Il destino si diverte a mescolare le carte, e delle mani a
venire nulla sappiamo. Così come, tutto sommato, sappiamo ben poco di quelle
che ci sono già passate dinanzi agli occhi, e che troppo spesso non abbiamo
giocato bene… ma c’è da dire che le storie non sono già tutte scolpite nella
pietra, e possono presentare sempre nuovi aspetti.
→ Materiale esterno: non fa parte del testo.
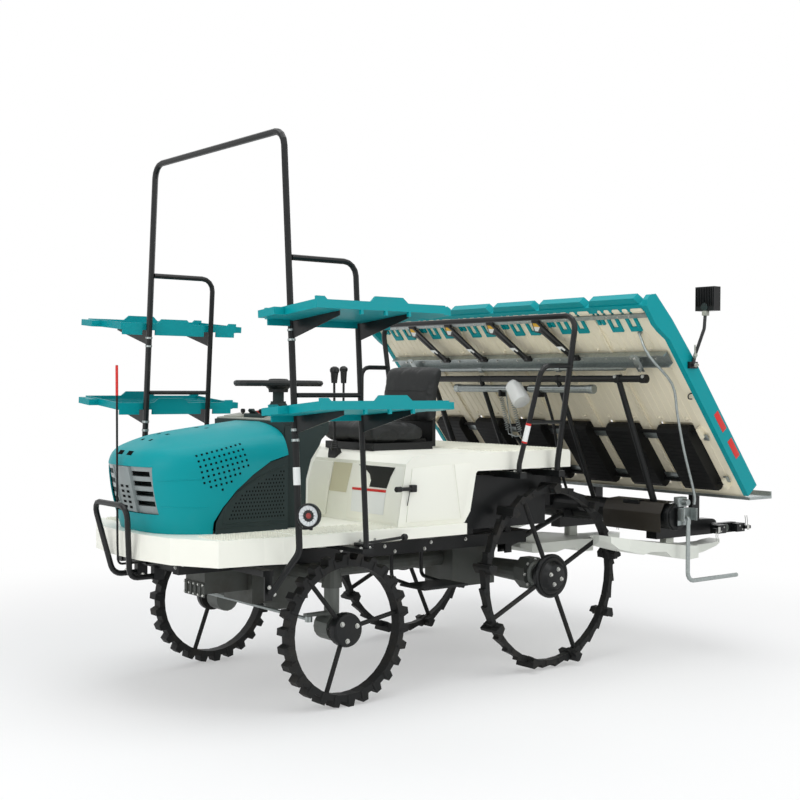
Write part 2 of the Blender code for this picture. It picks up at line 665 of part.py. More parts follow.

Grégoire Delacourt, francese classe 1960, pubblicitario famoso,
si è dedicato alla scrittura dal 2011. Pluripremiato, è l’autore di “Le cose
che non ho” (2012), bestseller tradotto in decine di paesi, da oltre un
milione di copie vendute nel mondo. Pur scrittore recente, ha già pubblicato
diversi libri. La sua vena racchiude un che di fiabesco che esercita un sicuro
fascino sul lettore, trascinandolo nel passato, e l’interesse verso il testo
guizza facilmente nella pagina e tra di esse.
Un libro questo, del 2013, lieve come il soffio gradito d’inizio
primavera, con un registro narrativo romantico e melanconico, che trascina
indietro nel tempo, ai primi sofferti turbamenti della vita di ciascuno, ai
sogni che tutti vorremmo divenissero realtà e che, quasi sempre, beffano il
sognatore. La sola via percorribile, attraverso la quale ci si può avviare
lungo l’accidentata sfida dell’esistenza.
Cercavo di trovare una frase che avrei potuto scriverle, con i
fiori di mio padre, ma mi mancavano le sue parole.
È per potergliele regalare un
giorno, che da adulto ho voluto fare lo scrittore. La mia vittoria.